The concept is simple enough. Attract a customer with one product—say, a high-yield savings account or a student loan refinance—and then leverage that relationship to cross-sell them other, higher-margin products like personal loans, credit cards, or an investment account. In theory, this flywheel lowers customer acquisition costs (CAC) and increases the lifetime value (LTV) of each member. It’s a classic ecosystem play, and it sounds fantastic on an earnings call.
But is it a genuine economic moat, or just a more efficient way to acquire customers in a notoriously low-margin industry? The data offers a clue. Management reports that revenue per product has increased by over 50%, rising from $64 to $98 in the past year. And this is the metric I'm watching most closely. A rising member count is vanity; rising revenue per member is sanity. It suggests the loop might actually be working, that customers aren't just opening a token account but are becoming more deeply integrated into the SoFi ecosystem. Still, one has to wonder: at what point does the cost of servicing millions of new, potentially lower-value members begin to eat into the margins generated by the high-value ones? Is this growth profitable, or is it just growth for growth's sake?

The Two-Front War
SoFi isn't just a consumer bank. This is where the story gets more complex, and frankly, more interesting from an analytical standpoint. Through its acquisitions of Galileo and Technisys, SoFi now operates a robust technology segment, providing the core banking infrastructure—the digital plumbing, so to speak—for other fintech companies. This creates a fascinating, and potentially fraught, dual identity.

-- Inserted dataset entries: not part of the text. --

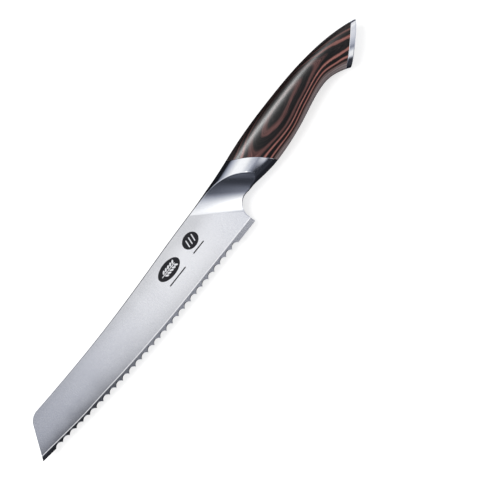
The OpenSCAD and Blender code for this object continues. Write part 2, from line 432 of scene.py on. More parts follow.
def satin_steel():
    """The blade: fine grinding lines that run from the spine to the edge, with painted shade
    towards the spine and towards the edge near the tip.
    """
    material, g = new_material("satin_steel")
    lines = g.noise(g.stretched(9000, 260, 260), 3.0, 0.6)
    cloud = g.noise(g.stretched(60, 60, 60), 2.0)
    tone = g.ramp(lines, [(0.3, (0.8, 0.805, 0.825)), (0.7, (0.92, 0.92, 0.93))])
    rough = g.plus(g.spread(lines, 0.3, 0.7, 0.22, 0.3), g.spread(cloud, 0.3, 0.7, -0.02, 0.02))
    # painted shade: the blade's colour is darkened a little towards the spine, and towards the edge
    # near the tip, and it is painted a tenth lighter towards the heel
    along, across = g.axes(g.place())[:2]
    across = g.plus(across, g.spread(cloud, 0.3, 0.7, -0.0015, 0.0015))
    height = g.math("MULTIPLY_ADD", along, 0.05, across)
    painted_spine_shade = g.spread(height, 0.0, 0.0115, 1.0, 0.82, smooth=True)
    near_edge = g.math("POWER", g.spread(height, -0.017, -0.003, 1.0, 0.0), 2.0)
    # the painted shade at the edge is left off the wall of the groove above the bevel, which faces
    # the spine
    facing_spine = g.axes(g.add("ShaderNodeNewGeometry", output=1))[1]
    near_edge = g.times(near_edge, g.spread(facing_spine, 0.12, 0.2, 1.0, 0.0))
    near_tip = g.plus(
        g.spread(along, -0.165, -0.07, 0.8, 0.2), g.spread(along, -0.01, 0.03, 0.0, -0.2)
    )
    painted_edge_shade = g.minus(g.spread(along, 0.0, 0.03, 1.0, 1.1), g.times(near_edge, near_tip))
    shade = g.grey(g.times(painted_edge_shade, painted_spine_shade))
    finish_material(
        g,
        {"Base Color": g.mix(1.0, tone, shade, "MULTIPLY"), "Metallic": 1.0, "Roughness": rough},
        (lines, 0.06, 0.00002),
    )
    return material


def polished_steel():
    """The bolster and the butt cap: bright polish with faint buffing lines."""
    material, g = new_material("polished_steel")
    lines = g.noise(g.stretched(700, 5000, 5000), 2.0)
    tone = g.ramp(lines, [(0.3, (0.78, 0.79, 0.82)), (0.7, (0.84, 0.85, 0.87))])
    finish_material(
        g,
        {
            "Base Color": tone,
            "Metallic": 1.0,
            "Roughness": g.spread(lines, 0.3, 0.7, 0.09, 0.13),
        },
        (lines, 0.03, 0.00001),
    )
    return material


def core_steel():
    """The tang, the dowels and the pin: plain grey steel."""
    material, g = new_material("core_steel")
    lines = g.noise(g.stretched(300, 300, 300), 4.0)
    tone = g.ramp(lines, [(0.3, (0.32, 0.32, 0.34)), (0.7, (0.45, 0.45, 0.47))])
    finish_material(
        g,
        {"Base Color": tone, "Metallic": 1.0, "Roughness": g.spread(lines, 0.3, 0.7, 0.35, 0.5)},
        (lines, 0.1, 0.00005),
    )
    return material


def cured_resin():
    """The hardened glue round the tang."""
    material, g = new_material("cured_resin")
    cloud = g.noise(g.stretched(400, 400, 400), 3.0)
    tone = g.ramp(cloud, [(0.3, (0.13, 0.09, 0.05)), (0.7, (0.2, 0.15, 0.09))])
    finish_material(
        g,
        {"Base Color": tone, "Roughness": g.spread(cloud, 0.3, 0.7, 0.35, 0.5)},
        (cloud, 0.2, 0.0001),
    )
    return material


# The stack of veneers from the inside out, as (level, colour). The pale grey stops at the lowest
# levels, from -0.3 to -0.155, which lie along the belly, are partly veneers and partly a painted
# sheen.
CHARCOAL = (0.006, 0.006, 0.0066)
BROWN = (0.088, 0.04, 0.038)
ROSE = (0.3, 0.125, 0.108)
STAIN = (0.06, 0.034, 0.032)
PORE = (0.03, 0.022, 0.021)
VENEERS = [
    (-0.3, (0.09, 0.077, 0.079)), (-0.205, (0.2, 0.165, 0.17)), (-0.19, (0.12, 0.1, 0.1)),
    (-0.175, (0.22, 0.178, 0.18)), (-0.155, (0.21, 0.165, 0.165)), (-0.143, (0.09, 0.066, 0.066)),
    (-0.132, (0.17, 0.12, 0.118)), (-0.122, (0.12, 0.075, 0.07)), (-0.11, (0.02, 0.015, 0.015)),
    (-0.09, CHARCOAL),
    (-0.077, ROSE), (-0.068, ROSE), (-0.058, CHARCOAL), (-0.028, CHARCOAL), (-0.018, ROSE),
    (-0.01, ROSE), (-0.002, CHARCOAL), (0.014, CHARCOAL), (0.022, BROWN),
    (0.035, (0.1, 0.045, 0.042)), (0.044, CHARCOAL), (0.075, CHARCOAL), (0.082, BROWN),
    (0.092, (0.1, 0.046, 0.043)), (0.099, CHARCOAL), (0.12, CHARCOAL),
]


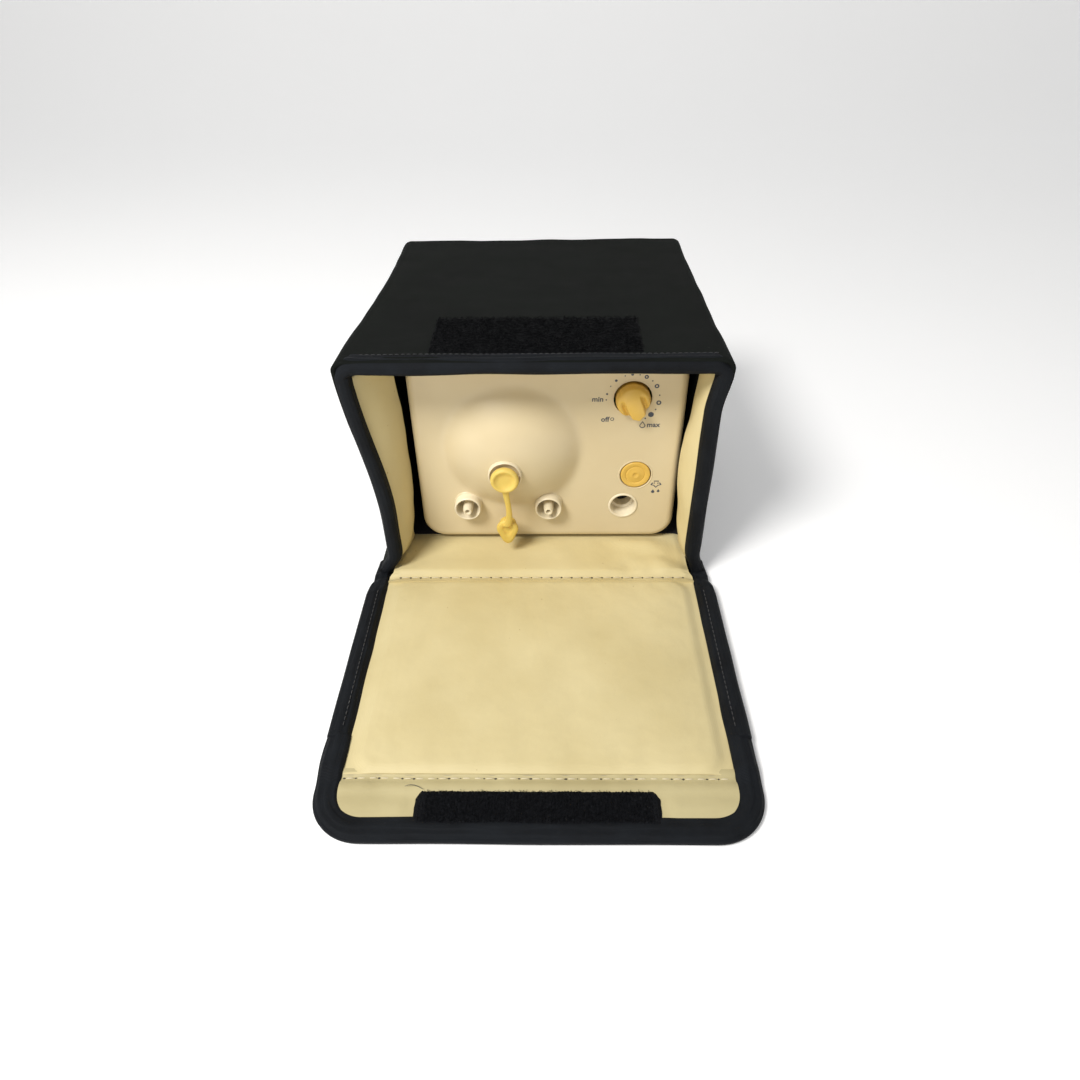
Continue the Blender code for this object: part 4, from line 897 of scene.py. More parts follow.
def make_floor_lining():
    """The case's floor pad. It runs out over the mouth to the sewn line before the flap."""
    half = INNER_HALF - 0.5 * MM
    ys = spans((-97.0, -80, 42), (-79, -52, 28), (-48, 79.5, 24))
    edge = np.linspace(half - 6 * MM, half, 10)
    xs = np.concatenate([-edge[::-1], np.linspace(-74 * MM, 74 * MM, 90), edge])
    grid = flat_grid(xs, ys, FLOOR_LINING_Z)
    flat = grid.reshape(-1, 3)
    flat[:, 0] *= 1 + (LINING_HALF / half - 1) * smoothstep(flat[:, 1], -89.5 * MM, -93 * MM)
    x, y = flat[:, 0].copy(), flat[:, 1]
    half = np.where(y < -91 * MM, LINING_HALF, half)
    to_stitch = np.abs(y - STITCH_Y)
    dip = 1 - smoothstep(to_stitch, 0.0, 5.5 * MM)
    out = smoothstep(y, -76 * MM, -88 * MM)
    open_part = smoothstep(y, -56 * MM, -66 * MM)
    flat[:, 2] += (0.5 * out - 1.9 * dip) * MM
    along = (x - 45 * MM) * 0.72 + (y + 64 * MM) * 0.5
    fan = smoothstep(x, 20 * MM, 60 * MM) * open_part * (1 - dip)
    crease = 0.9 * np.sin(along / (5.2 * MM) + 1.3 * ripple(flat, 0.02, 2.0))
    flat[:, 2] += 1.0 * MM * fan * (crease + ripple(flat, 0.009, 5.0) * 0.8)
    left_fan = smoothstep(x, -30 * MM, -76 * MM) * open_part * (1 - dip)
    left_crease = left_fan * np.sin((x * 0.4 - y) / (4.4 * MM))
    flat[:, 2] += 0.35 * MM * left_crease + 0.3 * MM * ripple(flat, 0.03, 9.0) * open_part
    side = np.minimum(half - np.abs(x), 6 * MM)
    flat[:, 2] -= 0.9 * MM * (1 - smoothstep(side, 0, 5 * MM))
    under = np.array([0, 0, -1]) * np.clip(flat[:, 2:3] - 2.75 * MM, 0.8 * MM, 5.0 * MM)
    pad = slab("floor_lining_pad", grid, under, LINING)
    bend_over(pad, "case", "flap", HINGE_FROM, HINGE_TO, "lining_bottom")


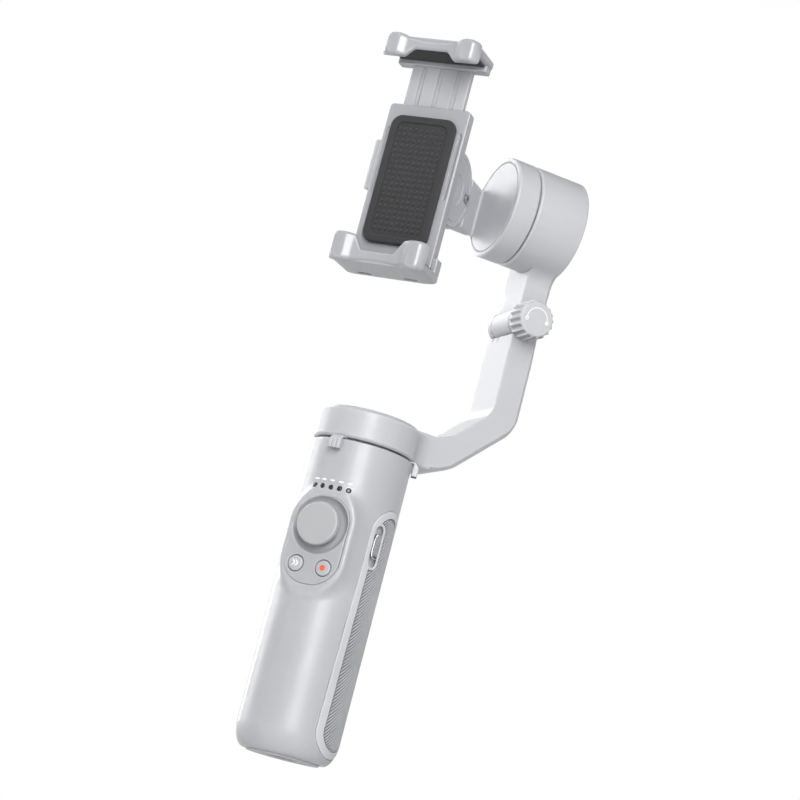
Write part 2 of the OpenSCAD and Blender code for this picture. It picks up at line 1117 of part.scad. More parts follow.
module tilt_windings() {
    color([0.75, 0.42, 0.2])
        on_tilt_axis()
            motor_windings();
}

module tilt_bell() {
    color([0.55, 0.56, 0.58])
        on_tilt_axis()
            motor_bell();
}

module tilt_magnets() {
    color([0.4, 0.4, 0.42])
        on_tilt_axis()
            motor_magnets();
}

module tilt_shaft() {
    color([0.75, 0.76, 0.78])
        on_tilt_axis()
            motor_shaft();
}

// ---- Clamp ----------------------------------------------------------------------

module bracket_screw_places() {
    for (i = [0 : 2])
        on_tilt_axis(bracket_low_x)
            rotate([0, 0, 30 + 120 * i])
                translate([bracket_screw_place, 0, 0])
                    children();
}

module clamp_bracket() {
    foot_high_x = -6;
    foot_h = 18;
    bell_face_x = tilt_base_x - motor_len;
    color([0.78, 0.79, 0.81])
        difference() {
            union() {
                on_tilt_axis(bracket_high_x)
                    cylinder(r = bracket_r, h = bracket_high_x - bracket_low_x);
                on_tilt_axis(bell_face_x)
                    cylinder(r = hub_r, h = bell_face_x - bracket_high_x + 1);
                translate([bracket_low_x, foot_front_y, clamp_z - foot_h / 2])
                    cube([foot_high_x - bracket_low_x, foot_back_y - foot_front_y, foot_h]);
                translate([bracket_low_x, foot_front_y, clamp_z - foot_h / 2])
                    cube([bracket_high_x - bracket_low_x, tilt_y - foot_front_y, foot_h]);
            }
            on_tilt_axis()
                cylinder(r = shaft_r, h = motor_len + 1);
            bracket_screw_places()
                screw_hole();
        }
}

module bracket_screws() {
    color([0.5, 0.5, 0.52])
        bracket_screw_places()
            cap_screw();
}

module clamp_frame() {
    color([0.74, 0.75, 0.77])
        difference() {
            translate([-frame_w / 2, frame_front_y, frame_low_z])
                cube([frame_w, frame_back_y - frame_front_y, frame_high_z - frame_low_z]);
            translate([-channel_w / 2, channel_front_y, channel_low_z])
                cube([channel_w, 10, frame_high_z]);
        }
}

module frame_cover() {
    color([0.6, 0.61, 0.63])
        from_front(frame_back_y + cover_t)
            linear_extrude(cover_t)
                translate([0, (frame_low_z + frame_high_z) / 2])
                    rounded_rect(frame_w - 1.5, frame_high_z - frame_low_z - 1.5, 2);
}

// Right half of a jaw's lip: z = 0 is the pad's face, and the lobe stands above it
module half_lip(lobe) {
    half_w = jaw_w / 2;
    root = [0, -jaw_t];
    heel = [half_w, -jaw_t];
    tip = [half_w, lobe];
    shoulder = [notch_w / 2 + lobe_slope, lobe];
    dip = [notch_w / 2, 0];
    polygon(concat(
        [root],
        corner(root, heel, tip, heel_round),
        corner(heel, tip, shoulder, tip_round),
        corner(tip, shoulder, dip, shoulder_round),
        corner(shoulder, dip, [0, 0], dip_round),
        [[0, 0]]));
}

// A jaw that faces up, with its pad's face at z = 0
module jaw(lobe) {
    for (side = [0, 1])
        mirror([side, 0, 0]) {
            from_front(lip_back_y)
                linear_extrude(lip_back_y - jaw_front_y)
                    half_lip(lobe);
            from_front(frame_back_y)
                linear_extrude(frame_back_y - lip_back_y)
                    intersection() {
                        half_lip(lobe);
                        translate([0, -jaw_t])
                            square([floor_w / 2, jaw_t - pad_t]);
                    }
        }
}

module jaw_pad() {
    translate([-pad_w / 2, lip_back_y + pad_play, -pad_t])
        cube([pad_w, frame_front_y - lip_back_y - 2 * pad_play, pad_t]);
}

// Places what faces up on the lower jaw, and mirrors it to face down on the upper one
module on_lower_jaw() {
    translate([0, 0, jaw_low_z])
        children();
}

module on_upper_jaw() {
    translate([0, 0, jaw_high_z])
        mirror([0, 0, 1])
            children();
}

module lower_jaw() {
    color([0.74, 0.75, 0.77])
        on_lower_jaw() {
            jaw(lower_lobe_h);
            for (side = [0, 1])
                mirror([side, 0, 0])
                    translate([frame_w / 2, frame_front_y, -pad_t - eps])
                        cube([(floor_w - frame_w) / 2, frame_back_y - frame_front_y, cheek_h]);
        }
}

module lower_pad() {
    color([0.16, 0.16, 0.17])
        on_lower_jaw()
            jaw_pad();
}

module back_pad() {
    color([0.16, 0.16, 0.17])
        from_front(frame_front_y)
            linear_extrude(rest_t)
                translate([0, rest_z])
                    rounded_rect(rest_w, rest_h, 4);
}

module clamp_springs() {
    pitch = (slide_low_z - channel_low_z - 2 * spring_wire_r - 0.4) / spring_coils;
    color([0.7, 0.71, 0.73])
        for (x = [-spring_x, spring_x], i = [0 : spring_coils])
            translate([x, (slide_front_y + slide_back_y) / 2,
                channel_low_z + spring_wire_r + 0.2 + pitch * i])
                rotate_extrude()
                    translate([spring_r, 0])
                        circle(spring_wire_r, $fn = 16);
}

module slide_plate() {
    translate([-slide_w / 2, slide_front_y, slide_low_z])
        cube([slide_w, slide_back_y - slide_front_y, slide_high_z - slide_low_z]);
}

module jaw_slide() {
    color([0.66, 0.67, 0.69])
        slide_plate();
}

module upper_jaw() {
    color([0.74, 0.75, 0.77])
        difference() {
            union() {
                on_upper_jaw()
                    jaw(upper_lobe_h);
                translate([-frame_w / 2 - wall_side, frame_front_y, wall_low_z])
                    cube([
                        frame_w + 2 * wall_side,
                        frame_back_y - frame_front_y,
                        jaw_high_z + pad_t + 1 - wall_low_z]);
            }
            slide_plate();
        }
}

module upper_pad() {
    color([0.16, 0.16, 0.17])
        on_upper_jaw()
            jaw_pad();
}

handle_shell();
base_plate();
tripod_insert();
grip_left();
grip_right();
control_plate();
led_lenses();
usb_port();
battery_cell();
battery_holder();
control_board();
button_switches();
joystick_base();
joystick_ring();
joystick_cap();
mode_button();
record_button();
zoom_slider();
pan_mount();
pan_bearings();
pan_stator();
pan_windings();
pan_bell();
pan_magnets();
pan_shaft();
lug_ring();
lower_arm();
hinge_pin();
lock_knob();
upper_arm();
roll_cover();
roll_cover_screws();
roll_bearings();
roll_stator();
roll_windings();
roll_bell();
roll_magnets();
roll_shaft();
roll_link();
tilt_housing();
tilt_cover();
tilt_cover_screws();
tilt_bearings();
tilt_stator();
tilt_windings();
tilt_bell();
tilt_magnets();
tilt_shaft();
clamp_bracket();
bracket_screws();
clamp_frame();
frame_cover();
lower_jaw();
lower_pad();
back_pad();
clamp_springs();
jaw_slide();
upper_jaw();
upper_pad();
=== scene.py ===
import json
from math import ceil, cos, hypot, pi, radians, sin, sqrt

import bpy
import numpy as np
from mathutils import Matrix, Vector


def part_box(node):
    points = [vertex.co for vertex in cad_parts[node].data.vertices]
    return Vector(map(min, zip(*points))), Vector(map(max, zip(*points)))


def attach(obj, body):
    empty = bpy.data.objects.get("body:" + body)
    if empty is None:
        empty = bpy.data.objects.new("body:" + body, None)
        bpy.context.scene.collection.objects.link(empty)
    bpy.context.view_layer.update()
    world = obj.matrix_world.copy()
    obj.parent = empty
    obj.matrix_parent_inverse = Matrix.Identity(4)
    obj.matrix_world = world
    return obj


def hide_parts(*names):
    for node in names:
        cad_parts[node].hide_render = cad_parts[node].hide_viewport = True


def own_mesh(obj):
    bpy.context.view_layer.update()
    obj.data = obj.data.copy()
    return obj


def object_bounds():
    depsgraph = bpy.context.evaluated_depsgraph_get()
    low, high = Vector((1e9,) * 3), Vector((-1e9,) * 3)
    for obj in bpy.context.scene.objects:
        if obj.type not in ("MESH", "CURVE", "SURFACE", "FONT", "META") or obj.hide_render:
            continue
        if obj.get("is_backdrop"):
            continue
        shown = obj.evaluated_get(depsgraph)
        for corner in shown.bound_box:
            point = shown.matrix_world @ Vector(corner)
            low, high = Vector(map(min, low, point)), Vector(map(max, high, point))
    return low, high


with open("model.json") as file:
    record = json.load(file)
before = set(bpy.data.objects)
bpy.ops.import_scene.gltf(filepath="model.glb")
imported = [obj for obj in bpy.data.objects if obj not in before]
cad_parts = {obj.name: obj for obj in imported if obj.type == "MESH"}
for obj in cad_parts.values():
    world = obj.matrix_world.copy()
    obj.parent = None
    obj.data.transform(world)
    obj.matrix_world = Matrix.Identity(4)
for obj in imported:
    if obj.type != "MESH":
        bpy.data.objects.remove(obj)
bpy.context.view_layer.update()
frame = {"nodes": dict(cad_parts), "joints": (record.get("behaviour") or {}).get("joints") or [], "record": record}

# Looks for a foldable phone gimbal. Each shell is the zero surface of a distance field, so
# that every edge has its real rounding. Fields work in millimetres; Blender gets metres.

RECORD = frame["record"]
SLOTS = {m["slot"]: m for m in RECORD["materials"]}
JOINTS = {j["name"]: j for j in frame["joints"]}
MM = 0.001
S = sqrt(0.5)


def node_box(node):
    low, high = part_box(node)
    return np.array(low) / MM, np.array(high) / MM


def node_middle(node):
    low, high = node_box(node)
    return (low + high) / 2


# ---- Distance fields

def both(a, b, r=0.0):
    """Inside a and b, with their outer edge rounded by r."""
    if r == 0:
        return np.maximum(a, b)
    return np.minimum(np.maximum(a, b), -r) + np.hypot(np.maximum(a + r, 0), np.maximum(b + r, 0))


def either(a, b, r=0.0):
    """Inside a or b, with the corner between them filled by a fillet of radius r."""
    if r == 0:
        return np.minimum(a, b)
    return np.maximum(np.minimum(a, b), r) - np.hypot(np.maximum(r - a, 0), np.maximum(r - b, 0))


def less(a, b, r=0.0):
    return both(a, -b, r)


def slab(t, low, high):
    return np.abs(t - (low + high) / 2) - (high - low) / 2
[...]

Imagine a car manufacturer that not only sells its own branded vehicles directly to consumers but also manufactures and sells the engines to its direct competitors. That's essentially SoFi's position. On one hand, it's fighting tooth-and-nail against other neobanks for consumer deposits and loans. On the other, it’s providing the critical back-end services that allow many of those same competitors to exist. This B2B segment provides a recurring, capital-light revenue stream that is a valuable diversifier from the cyclical, capital-intensive business of consumer lending.
Management is clearly leaning into this. The strategy is to accelerate the shift toward this fee-based revenue, reducing the company's reliance on holding loans on its own balance sheet. Its loan platform business is now running at a significant scale (an annualized pace of $9.5 billion in originations) and is on a path to becoming a billion-dollar revenue segment. This is a smart move. It de-risks the business and creates a more predictable earnings profile.
But it also raises a fundamental strategic question that remains unanswered. How does SoFi manage the inherent conflict of interest in being both a competitor to fintechs on the consumer side and an essential infrastructure partner to them on the B2B side? Can it truly excel on both fronts simultaneously, or will the needs of one business inevitably compromise the other? Legacy banks are formidable, focused competitors. Niche fintechs are nimble and innovative. SoFi is fighting a war on two fronts, and history shows such campaigns are notoriously difficult to win.
The Probability Is Low, But Not Zero
So, we return to the central question: Is SoFi Technologies Stock a Millionaire Maker? Based on a sober analysis of the numbers and the competitive landscape, the answer is a qualified "unlikely." To generate the kind of 50x or 100x return implied by that label, a company typically needs a near-monopolistic hold on a high-margin market. SoFi operates in financial services, arguably one of the most commoditized and competitive sectors in the world. Its growth is impressive, but it's growth into a red ocean filled with sharks, from JPMorgan Chase to the smallest community bank.
The current projections have SoFi's EPS growing to $0.92 by 2028. This is strong, but it's not the exponential, world-altering growth that creates generational wealth from a single stock. A realistic long-term growth rate of 8-15% annually would turn a $10,000 investment into a very respectable sum over two decades, but it won't buy you a private island. The path to becoming a "millionaire-maker" requires not just sustained growth, but a fundamental mispricing by the market today. While SoFi has a compelling strategy, the risks—fierce competition, regulatory hurdles, and the strategic complexity of its dual-business model—are significant and, in my view, largely priced in. It’s a solid growth prospect, not a lottery ticket.